> _Material provided_:

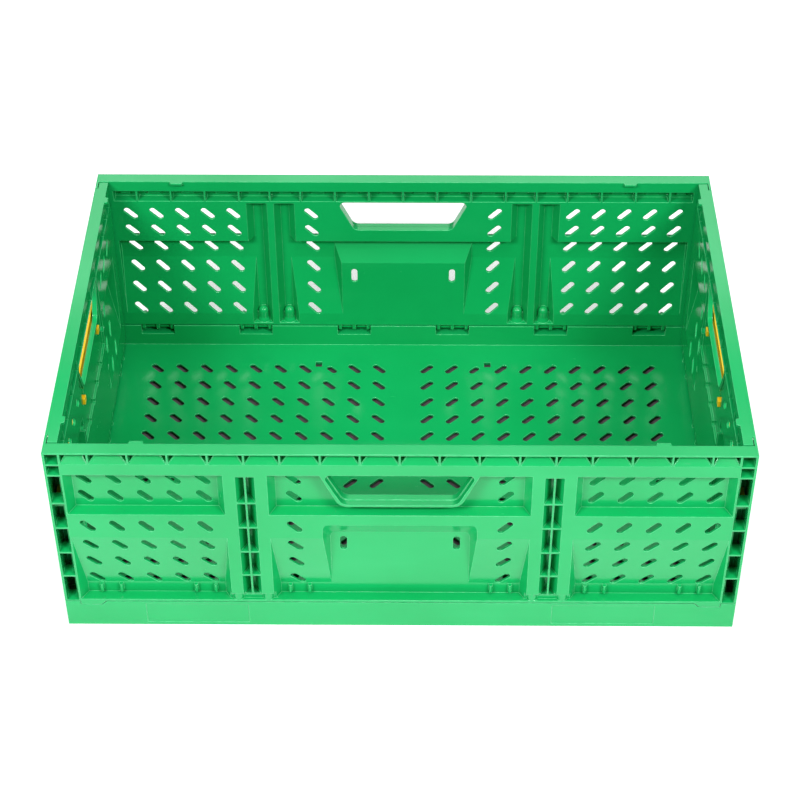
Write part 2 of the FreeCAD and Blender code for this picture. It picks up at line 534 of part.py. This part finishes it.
    gaps = []
    for number, x in enumerate(BARRELS):
        for side, low in (("a", f"{x} - barrel_half - post_width - 0.8"), ("b", f"{x} + barrel_half")):
            gaps.append(box(f"side_gap_{number}{side}", low, f"{low} + post_width + 0.8", "-short_axis_x - 6",
                            "-short_axis_x + 6", 5, "apron_top + 0.6"))
        gaps.append(rod(f"side_bore_{number}", "bore_radius", "X", x - 16, x + 16, "-short_axis_x", "short_axis_z"))
    return cut("side_half", solid_half, gaps)


def turned(name, shape):
    """A copy of a piece made in front, turned to stand at the left end of the crate."""
    piece = fuse(name, [shape, mirror(name + "_other_half", shape, X_AXIS)])
    piece.Placement.Rotation = FreeCAD.Rotation(Z_AXIS, -90)
    return piece


def make_left_wall():
    half = make_short_half()
    whole = fuse("side_both", [half, mirror("side_other_half", half, X_AXIS)])
    hole = trapezoid("side_hand_hole", "0", f"{SHORT_OUT} - 1", f"{SHORT_IN} + 1")
    step = trapezoid("side_hole_step", "hole_step", f"{SHORT_OUT} - 1", f"{SHORT_OUT} + short_depth / 2")
    wall = cut("left_wall", whole, [hole, step])
    wall.Placement.Rotation = FreeCAD.Rotation(Z_AXIS, -90)
    return wall


# --------------------------------------------------------------------------------------------------- latch

def make_left_handle():
    """A pull bar with two hooks through the wall and an inclined cam slot at each end."""
    bar = box("handle_bar", 0, "handle_half", f"{SHORT_OUT} + handle_out", f"{SHORT_OUT} + handle_in",
              "panel_step + 2", "bolt_high + 0.9")
    grip = box("handle_grip", 0, "handle_half", f"{SHORT_OUT} + handle_out", f"{SHORT_OUT} + handle_out + 1.8",
               "panel_step + 3", "handle_top")
    leg = box("handle_leg", HOOK - 5.5, HOOK + 5.5, f"{SHORT_OUT} + handle_out", f"{SHORT_OUT} + handle_in",
              128, "panel_step + 3")
    hook = box("handle_hook", HOOK - 3.2, HOOK + 3.2, f"{SHORT_OUT} + handle_in - 1", f"{SHORT_IN} - 0.2", 135, 141.6)
    cam_plate = box("handle_cam_plate", "handle_half - 2", SPRING + 6, f"{SHORT_OUT} + handle_out",
                    f"{SHORT_OUT} + handle_out + 1.5", "cam_low", "handle_top")
    solid = fuse("handle_half_solid", [bar, grip, leg, hook, cam_plate])
    # the peg moves in by bolt_ratio for each unit of pull, so the slot leans by the same ratio
    lean = math.degrees(math.atan2(1, size("bolt_ratio")))
    peg_height = (size("bolt_low") + size("bolt_high")) / 2
    run = size("travel") * math.hypot(1, size("bolt_ratio"))
    middle = (CAM - size("travel") * size("bolt_ratio") / 2, peg_height - size("travel") / 2)
    cam = slots("handle_cam", [(middle[0], middle[1], run + size("cam_width"))], lean, "Y",
                -size("half_length") + 1, 6, "cam_width")
    half = cut("handle_half_piece", solid, [cam])
    return turned("left_latch_handle", half)


def make_left_bolts():
    """Two sliding bolts; each has a thin tongue behind the cam plate and a peg in the cam slot."""
    tongue = box("bolt_tongue", CAM - 4, 96, f"{SHORT_OUT} + handle_out + 1.9", f"{SHORT_OUT} + handle_in",
                 "bolt_low", "bolt_high")
    bar = box("bolt_bar", 90, "bolt_tip", f"{SHORT_OUT} + handle_out", f"{SHORT_OUT} + handle_in", "bolt_low",
              "bolt_high")
    peg = rod("bolt_peg", "cam_width / 2 - 0.3", "Y", f"{SHORT_OUT} + handle_out - 0.6",
              f"{SHORT_OUT} + handle_out + 2.5", CAM, "(bolt_low + bolt_high) / 2")
    # made at the positive end of the wall in front, which is the front end once turned to the left side
    front = fuse("left_latch_bolt_front", [tongue, bar, peg])
    rear = mirror("bolt_other", front, X_AXIS)
    return front, rear


def make_springs():
    """A folded leaf spring above each end of the pull bar."""
    half_width, strip, rise, turns = 2.4, 1.1, 1.9, 8
    seat, ceiling = size("handle_top"), size("spring_seat")
    pitch = (ceiling - seat) / turns
    corners = [(SPRING + half_width * (-1) ** number, seat + pitch * number) for number in range(turns + 1)]
    left_side = [FreeCAD.Vector(x - strip, 0, z) for x, z in corners]
    right_side = [FreeCAD.Vector(x + strip, 0, z) for x, z in reversed(corners)]
    face = Part.Face(Part.makePolygon(left_side + right_side + left_side[:1]))
    outer = -size("half_length") + size("handle_out")
    spring = face.extrude(FreeCAD.Vector(0, rise, 0))
    spring.translate(FreeCAD.Vector(0, outer + 0.1, 0))
    leaf = doc.addObject("Part::Feature", "spring_leaf")
    leaf.Shape = spring
    pair = doc.addObject("Part::Compound", "left_latch_springs")
    pair.Links = [leaf, mirror("spring_other_leaf", leaf, X_AXIS)]
    pair.Placement.Rotation = FreeCAD.Rotation(Z_AXIS, -90)
    return pair


# ---------------------------------------------------------------------------------------------------- base

FLOOR_COLUMNS = 10
FLOOR_ROWS = 6
RIBS_X = tuple(11.8 + 50.8 * step for step in range(6))
RIBS_Y = (8.3, 59.2, 110.1, 160.9)


def make_base():
    """A quarter of the base is made and mirrored twice."""
    rail_y0, rail_y1 = "rail_inner", "half_width"
    parts = [box("floor_sheet", 0, "half_length - 1", 0, "half_width - 1", "floor_under", "floor_top")]
    parts += [box(f"floor_rib_x_{number}", x - 0.9, x + 0.9, 0, "half_width - 1", 0, "floor_top - 1")
              for number, x in enumerate(RIBS_X)]
    parts += [box(f"floor_rib_y_{number}", 0, "half_length - 1", y - 0.9, y + 0.9, 0, "floor_top - 1")
              for number, y in enumerate(RIBS_Y)]
    rail = box("rail", 0, "half_length", rail_y0, rail_y1, 0, "rail_top")
    hollows = []
    edges = [1] + [25.5 + 51 * step for step in range(6)] + [298]
    for number, (left, right) in enumerate(zip(edges[:-1], edges[1:])):
        hollows.append(box(f"rail_hollow_{number}", left + 0.9, right - 0.9, f"{rail_y0} + skin", f"{rail_y1} - skin",
                           "-1", 16.5))
    hollows.append(box("rail_label", 136, 228, f"{rail_y1} - 0.5", f"{rail_y1} + 1", 3.5, 27))
    hollows.append(foot_plate("rail_dip", "0.5", "half_width - skin - 0.5", "half_width + 1", "rail_top + 1"))
    for number, x in enumerate(KNUCKLES):
        hollows.append(box(f"rail_notch_{number}", f"{x} - knuckle_half", f"{x} + knuckle_half", f"{rail_y0} - 1",
                           f"{rail_y1} - skin", 19, "rail_top + 1"))
        hollows.append(rod(f"rail_bore_{number}", "bore_radius", "X", x - 20, x + 20, "long_axis_y", "long_axis_z"))
    parts.append(cut("rail_cut", rail, hollows))
    apron = box("apron", "half_length - apron_skin", "half_length", 0, f"{rail_y0} + 1", 0, "apron_top")
    dip = box("apron_dip", 290, 301, -1, 36, 9, 30)
    parts.append(cut("apron_cut", apron, [dip]))
    parts.append(box("short_skirt", "half_length - apron_skin - 12", "half_length - apron_skin - 10.4", 0,
                     f"{rail_y0} + 1", 0, "floor_top"))
    for number, y in enumerate(BARRELS):
        for side, low in (("a", f"{y} - barrel_half - post_width - 0.4"), ("b", f"{y} + barrel_half + 0.4")):
            parts.append(box(f"post_{number}{side}", "short_axis_x - 3.9", "short_axis_x + 3.9", low,
                             f"{low} + post_width", "floor_top - 1", "short_axis_z + 3.8"))
    solid = fuse("base_quarter_solid", parts)

    bores = [rod(f"post_bore_{number}", "bore_radius", "Y", y - 16, y + 16, "short_axis_x", "short_axis_z")
             for number, y in enumerate(BARRELS)]
    pitch = size("slot_pitch")
    columns = [24.5 + pitch * step for step in range(FLOOR_COLUMNS)]
    rows = [21 + pitch * step for step in range(FLOOR_ROWS)]
    short_spot = (columns[2], rows[-1])
    spots = [(x, y, size("slot_reach")) for x in columns for y in rows if (x, y) != short_spot]
    spots.append((short_spot[0] - 2, short_spot[1] - 1.5, size("slot_reach") - 4))
    drains = slots("floor_drains", spots, 45, "Z", -1, 8)
    square = box("floor_square_hole", 83.7, 90.3, 151.2, 158.8, -1, 8)
    quarter = cut("base_quarter", solid, bores + [drains, square])
    half = fuse("base_half", [quarter, mirror("base_quarter_left", quarter, X_AXIS)])
    return fuse("base_tray", [half, mirror("base_half_front", half, Y_AXIS)])


def make_pins():
    """Hinge pins: six under each long wall, four under each short wall."""
    long_pins = []
    for number, x in enumerate(KNUCKLES):
        long_pins.append(rod(f"long_pin_{number}", "pin_radius", "X", x - 19.5, x + 19.5, "-long_axis_y",
                             "long_axis_z"))
    long_half = doc.addObject("Part::Compound", "long_pin_half")
    long_half.Links = long_pins
    front = doc.addObject("Part::Compound", "front_hinge_pins")
    front.Links = [long_half, mirror("long_pin_other", long_half, X_AXIS)]
    short_half = doc.addObject("Part::Compound", "short_pin_half")
    short_half.Links = [rod(f"short_pin_{number}", "pin_radius", "Y", y - 15.2, y + 15.2, "-short_axis_x",
                            "short_axis_z") for number, y in enumerate(BARRELS)]
    left = doc.addObject("Part::Compound", "left_hinge_pins")
    left.Links = [short_half, mirror("short_pin_other", short_half, Y_AXIS)]
    return front, left


def finish(nodes):
    """Checks the whole document, then writes each sub-part to its own file."""
    doc.recompute()
    for thing in doc.Objects:
        if "Invalid" in thing.State or "Error" in thing.State:
            raise RuntimeError(f"{thing.Name} failed: {thing.State}")
    os.makedirs("parts", exist_ok=True)
    for label, thing in nodes.items():
        thing.Label = label
        shape = thing.Shape
        if shape.isNull() or not shape.isValid():
            raise RuntimeError(f"{label} has no valid shape")
        shape.exportStep(f"parts/{label}.step")
        print(label, len(shape.Solids), "solids", len(shape.Faces), "faces", round(shape.Volume / 1000, 1), "cm3")


front_wall = make_front_wall()
left_wall = make_left_wall()
left_handle = make_left_handle()
bolt_front, bolt_rear = make_left_bolts()
left_springs = make_springs()
front_pins, left_pins = make_pins()
SIDE_TURN = FreeCAD.Placement(ORIGIN, FreeCAD.Rotation(Z_AXIS, -90))
bolt_front.Placement = SIDE_TURN
bolt_rear = mirror("left_latch_bolt_rear", bolt_front, Y_AXIS)

finish({
    "base_tray": make_base(),
    "front_wall": front_wall,
    "rear_wall": mirror("rear_wall", front_wall, Y_AXIS),
    "left_wall": left_wall,
    "right_wall": mirror("right_wall", left_wall, X_AXIS),
    "left_latch_handle": left_handle,
    "right_latch_handle": mirror("right_latch_handle", left_handle, X_AXIS),
    "left_latch_bolt_front": bolt_front,
    "left_latch_bolt_rear": bolt_rear,
    "right_latch_bolt_front": mirror("right_latch_bolt_front", bolt_front, X_AXIS),
    "right_latch_bolt_rear": mirror("right_latch_bolt_rear", bolt_rear, X_AXIS),
    "left_latch_springs": left_springs,
    "right_latch_springs": mirror("right_latch_springs", left_springs, X_AXIS),
    "front_hinge_pins": front_pins,
    "rear_hinge_pins": mirror("rear_hinge_pins", front_pins, Y_AXIS),
    "left_hinge_pins": left_pins,
    "right_hinge_pins": mirror("right_hinge_pins", left_pins, X_AXIS),
})
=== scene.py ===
"""Folding storage crate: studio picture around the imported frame.  Metres, X along the long sides, Z up."""
import json
import math

import bpy
from mathutils import Matrix, Vector

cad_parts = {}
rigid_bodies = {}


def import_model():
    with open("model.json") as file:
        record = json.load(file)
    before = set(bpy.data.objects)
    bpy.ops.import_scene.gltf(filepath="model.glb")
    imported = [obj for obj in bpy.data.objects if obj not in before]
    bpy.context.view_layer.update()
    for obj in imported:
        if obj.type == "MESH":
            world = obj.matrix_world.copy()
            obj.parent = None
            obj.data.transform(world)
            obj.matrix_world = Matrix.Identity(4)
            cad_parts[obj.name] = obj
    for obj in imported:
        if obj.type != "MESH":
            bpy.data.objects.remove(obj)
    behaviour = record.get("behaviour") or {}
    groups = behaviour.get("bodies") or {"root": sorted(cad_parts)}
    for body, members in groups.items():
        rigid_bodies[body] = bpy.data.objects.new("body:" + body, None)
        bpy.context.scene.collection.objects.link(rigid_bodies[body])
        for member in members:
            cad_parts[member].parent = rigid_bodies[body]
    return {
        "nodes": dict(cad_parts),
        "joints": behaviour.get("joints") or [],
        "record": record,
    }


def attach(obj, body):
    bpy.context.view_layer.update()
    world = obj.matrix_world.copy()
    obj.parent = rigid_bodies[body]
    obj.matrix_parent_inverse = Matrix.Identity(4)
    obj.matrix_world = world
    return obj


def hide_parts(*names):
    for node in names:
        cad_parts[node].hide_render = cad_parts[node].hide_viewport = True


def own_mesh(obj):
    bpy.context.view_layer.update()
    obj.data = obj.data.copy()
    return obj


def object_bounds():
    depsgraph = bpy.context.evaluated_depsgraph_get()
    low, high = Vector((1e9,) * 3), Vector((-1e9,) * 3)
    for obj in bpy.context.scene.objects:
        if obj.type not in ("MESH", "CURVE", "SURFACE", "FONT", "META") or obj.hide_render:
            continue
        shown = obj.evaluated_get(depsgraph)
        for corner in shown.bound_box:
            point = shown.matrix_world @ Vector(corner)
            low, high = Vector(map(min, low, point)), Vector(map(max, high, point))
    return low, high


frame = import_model()
CAD_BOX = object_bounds()
NODES = frame["nodes"]
SLOTS = {part["node"]: part["material_slot"] for part in frame["record"]["subparts"]}
scene = bpy.context.scene

# ----------------------------------------------------------------------------------------------- values

# Each plastic: its colour, the deeper colour of its clouds, the paler one of its edges (partly wear, partly
# a painted highlight on the rounded edges), and its roughness.
PLASTICS = {
    "crate_green": ((0.009, 0.36, 0.112), (0.007, 0.33, 0.098), (0.13, 0.60, 0.29), 0.13),
    "latch_yellow": ((0.92, 0.58, 0.015), (0.86, 0.50, 0.01), (0.97, 0.72, 0.12), 0.22),
    "bolt_plastic": ((0.92, 0.58, 0.015), (0.86, 0.50, 0.01), (0.97, 0.72, 0.12), 0.26),
    "spring_plastic": ((0.80, 0.78, 0.70), (0.74, 0.72, 0.63), (0.9, 0.88, 0.82), 0.35),
    "pin_green": ((0.0005, 0.33, 0.092), (0.0005, 0.30, 0.08), (0.03, 0.42, 0.14), 0.25),
}
PLASTIC_IOR = 1.5
EDGE_RADIUS = 0.0009
EDGE_SAMPLES = 8
# The cosines between the rounded and the true normal at which an edge's paler rim, partly wear and partly
# painted highlight, starts and is full.
EDGE_COSINES = (0.998, 0.88)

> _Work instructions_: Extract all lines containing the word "json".

> _Solution to the problem_:
import json
    with open("model.json") as file:
        record = json.load(file)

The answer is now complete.